> [Data excerpt]:
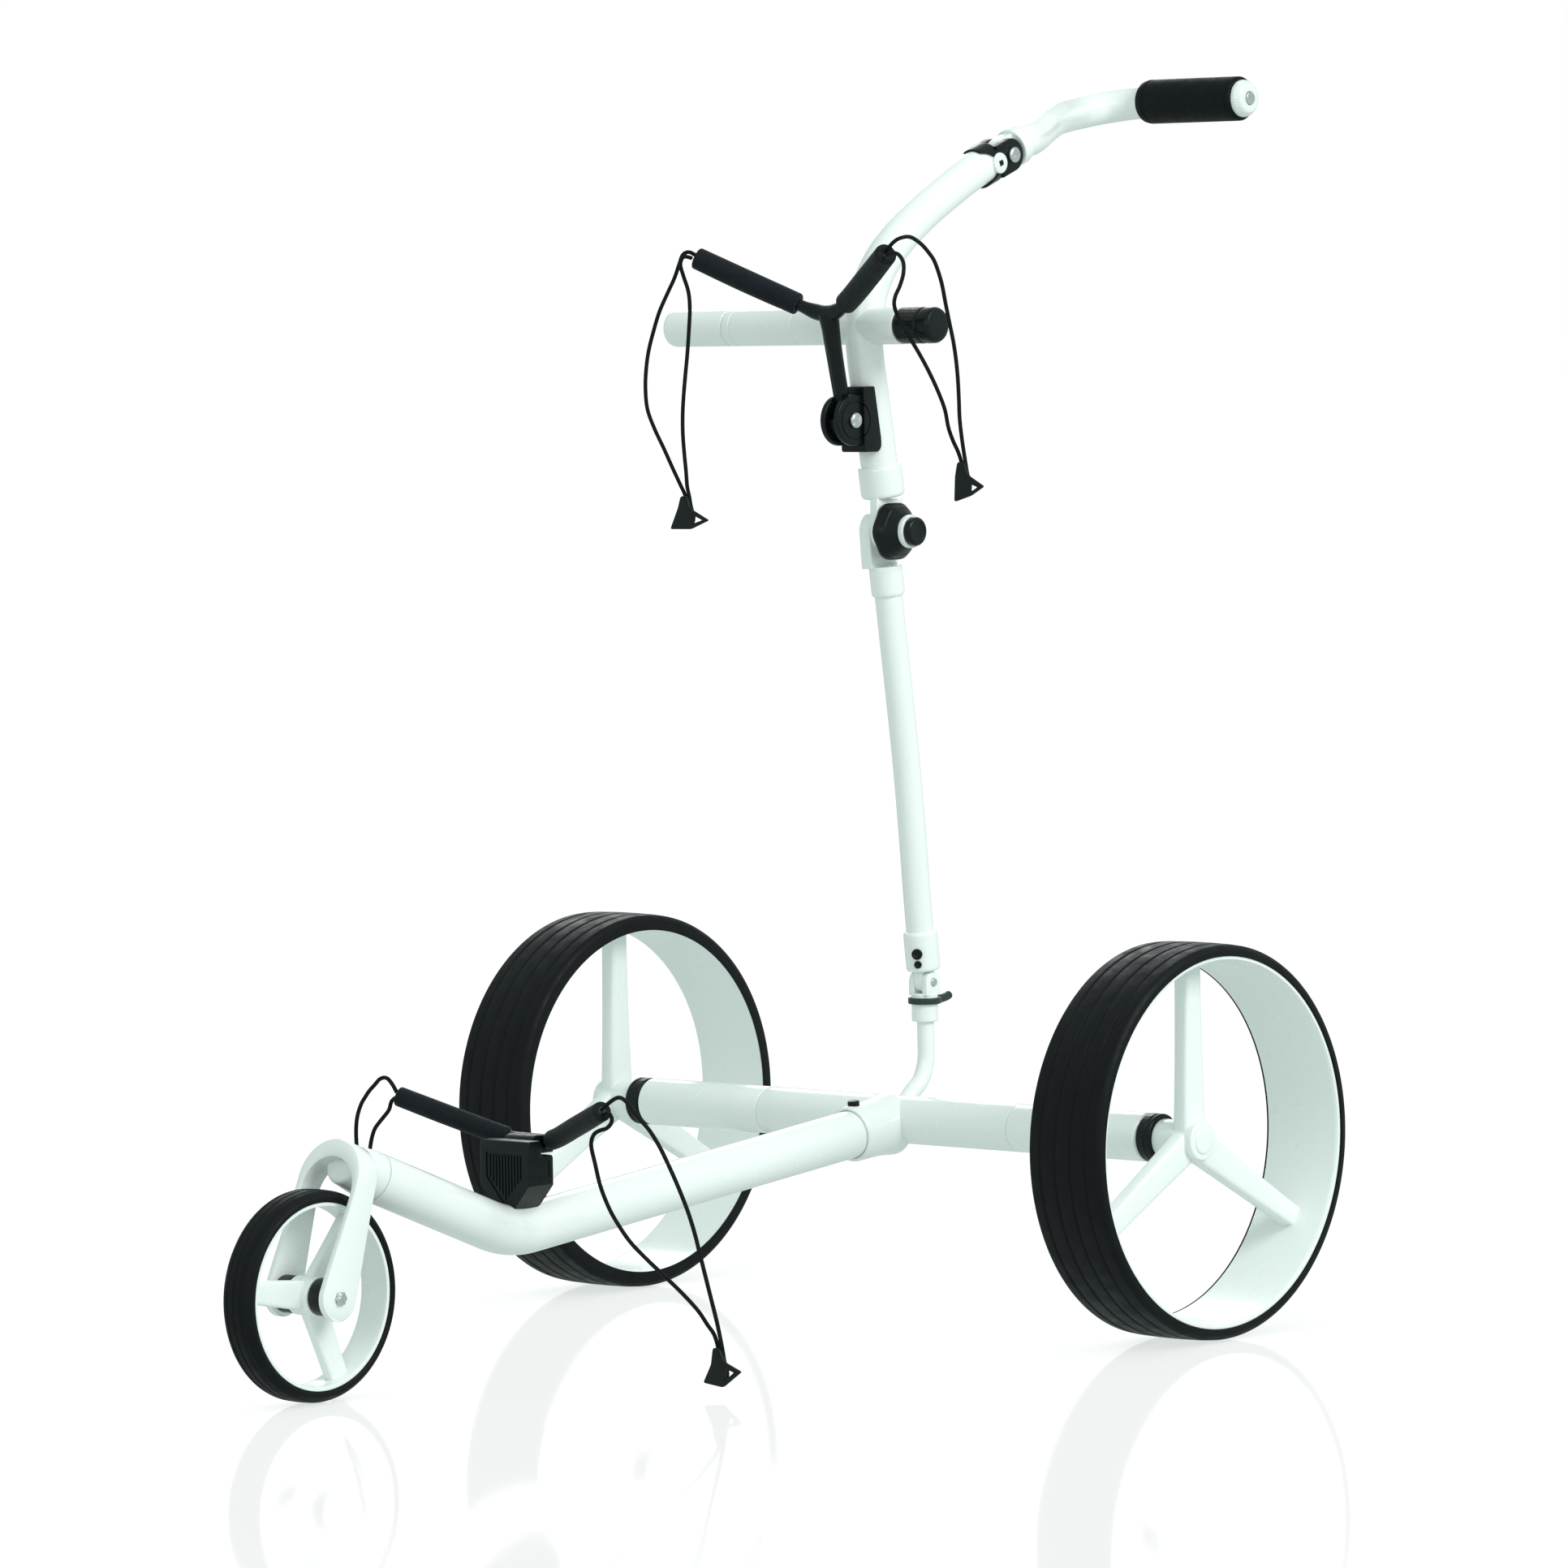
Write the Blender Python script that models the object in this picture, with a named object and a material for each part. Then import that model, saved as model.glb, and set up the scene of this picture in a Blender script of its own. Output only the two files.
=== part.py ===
"""Electric golf trolley: two driven rear wheels, one front wheel and a folding drawbar.

The model is built in millimetres about the middle of the rear axle at ground level
(x to the trolley's left, y to the rear, z up) and placed in metres, with the origin
under the middle of the whole trolley. Every moving group hangs on an empty that sits
on its joint's axis.
"""
import math

import bmesh
import bpy
from mathutils import Matrix, Vector

MM = 0.001
GAP = 0.3                      # clearance between touching pieces

# Wheels
REAR_WHEEL_R = 145.0
REAR_TYRE_WIDTH = 68.5
REAR_RIM_R = 136.0
REAR_WHEEL_X = 287.0           # middle of each rear wheel
FRONT_WHEEL_R = 74.6
FRONT_TYRE_WIDTH = 31.0
FRONT_RIM_R = 66.0
WHEELBASE = 620.0
WHEEL_STEPS = 40               # sides of each wheel's round

# Axle and main tube
AXLE_Z = REAR_WHEEL_R
AXLE_TUBE_R = 18.0
AXLE_CENTRE_HALF = 125.0       # the middle tube ends here and the motor housings begin
AXLE_HALF = 249.5
MAIN_TUBE_R = 18.0
SOCKET_LENGTH = 52.0
MAIN_START = Vector((0, 0, 143.0))
MAIN_BEND = Vector((0, -420, 98.7))
MAIN_END = Vector((0, -556, 152.3))
MAIN_BEND_R = 90.0

# Front fork, leaning back from the front axle
FRONT_AXLE = Vector((0, -WHEELBASE, FRONT_WHEEL_R))
FORK_LEAN = math.radians(20.5)
FORK_END_R = 16.5              # round end of each blade about the axle
FORK_CROWN_HALF = 9.5          # half the blade's width at the crown
FORK_HALF = 29.8               # over the blades
BLADE = 5.3                    # blade thickness
FORK_HEIGHT = 111.5            # axle to the top of the crown
CROWN_THICKNESS = 13.0
FRONT_HUB_HALF = 10.5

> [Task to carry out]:
Return every line of the material exactly.

> [Result of the task]:
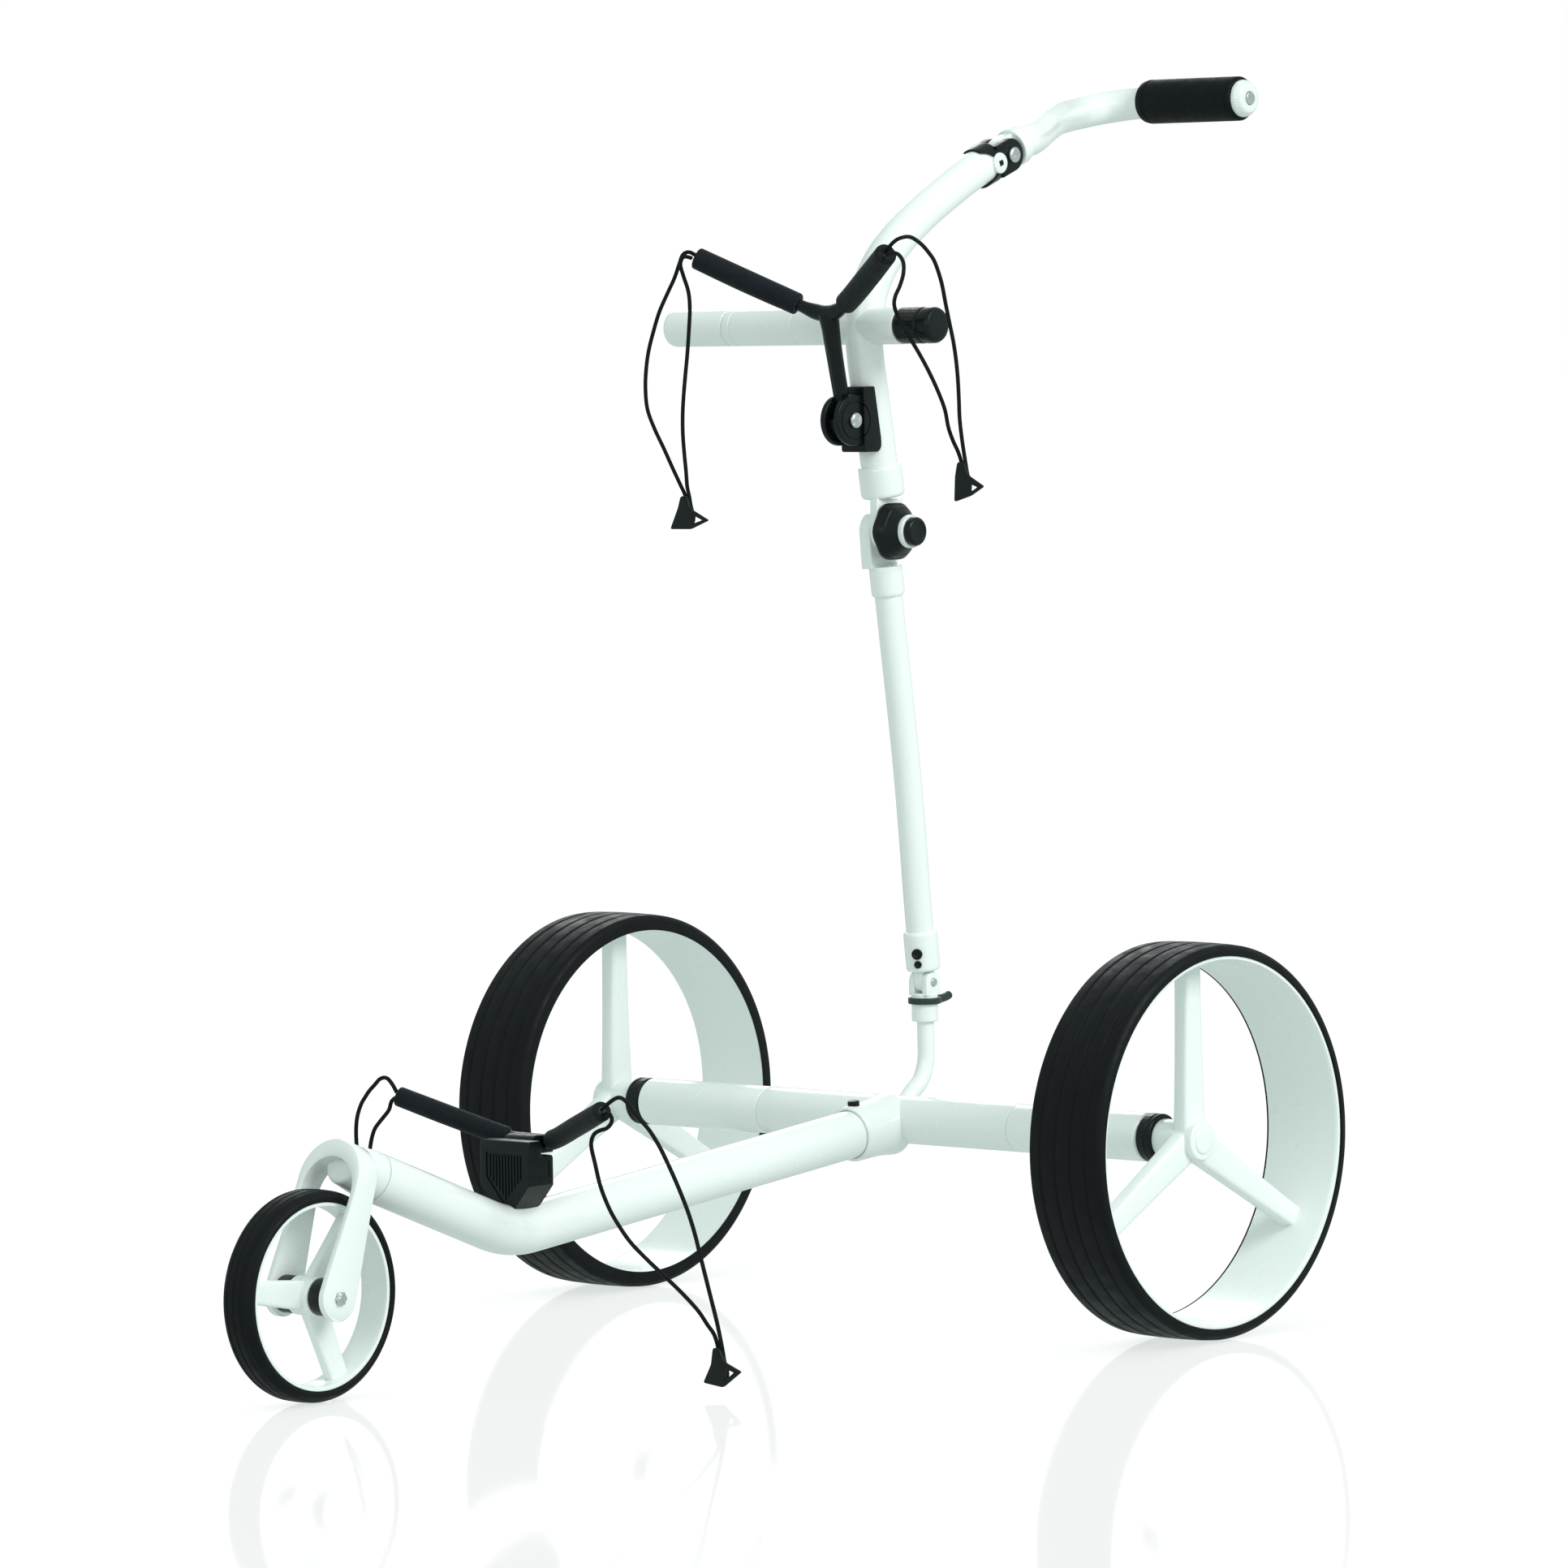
Write the Blender Python script that models the object in this picture, with a named object and a material for each part. Then import that model, saved as model.glb, and set up the scene of this picture in a Blender script of its own. Output only the two files.
=== part.py ===
"""Electric golf trolley: two driven rear wheels, one front wheel and a folding drawbar.

The model is built in millimetres about the middle of the rear axle at ground level
(x to the trolley's left, y to the rear, z up) and placed in metres, with the origin
under the middle of the whole trolley. Every moving group hangs on an empty that sits
on its joint's axis.
"""
import math

import bmesh
import bpy
from mathutils import Matrix, Vector

MM = 0.001
GAP = 0.3                      # clearance between touching pieces

# Wheels
REAR_WHEEL_R = 145.0
REAR_TYRE_WIDTH = 68.5
REAR_RIM_R = 136.0
REAR_WHEEL_X = 287.0           # middle of each rear wheel
FRONT_WHEEL_R = 74.6
FRONT_TYRE_WIDTH = 31.0
FRONT_RIM_R = 66.0
WHEELBASE = 620.0
WHEEL_STEPS = 40               # sides of each wheel's round

# Axle and main tube
AXLE_Z = REAR_WHEEL_R
AXLE_TUBE_R = 18.0
AXLE_CENTRE_HALF = 125.0       # the middle tube ends here and the motor housings begin
AXLE_HALF = 249.5
MAIN_TUBE_R = 18.0
SOCKET_LENGTH = 52.0
MAIN_START = Vector((0, 0, 143.0))
MAIN_BEND = Vector((0, -420, 98.7))
MAIN_END = Vector((0, -556, 152.3))
MAIN_BEND_R = 90.0

# Front fork, leaning back from the front axle
FRONT_AXLE = Vector((0, -WHEELBASE, FRONT_WHEEL_R))
FORK_LEAN = math.radians(20.5)
FORK_END_R = 16.5              # round end of each blade about the axle
FORK_CROWN_HALF = 9.5          # half the blade's width at the crown
FORK_HALF = 29.8               # over the blades
BLADE = 5.3                    # blade thickness
FORK_HEIGHT = 111.5            # axle to the top of the crown
CROWN_THICKNESS = 13.0
FRONT_HUB_HALF = 10.5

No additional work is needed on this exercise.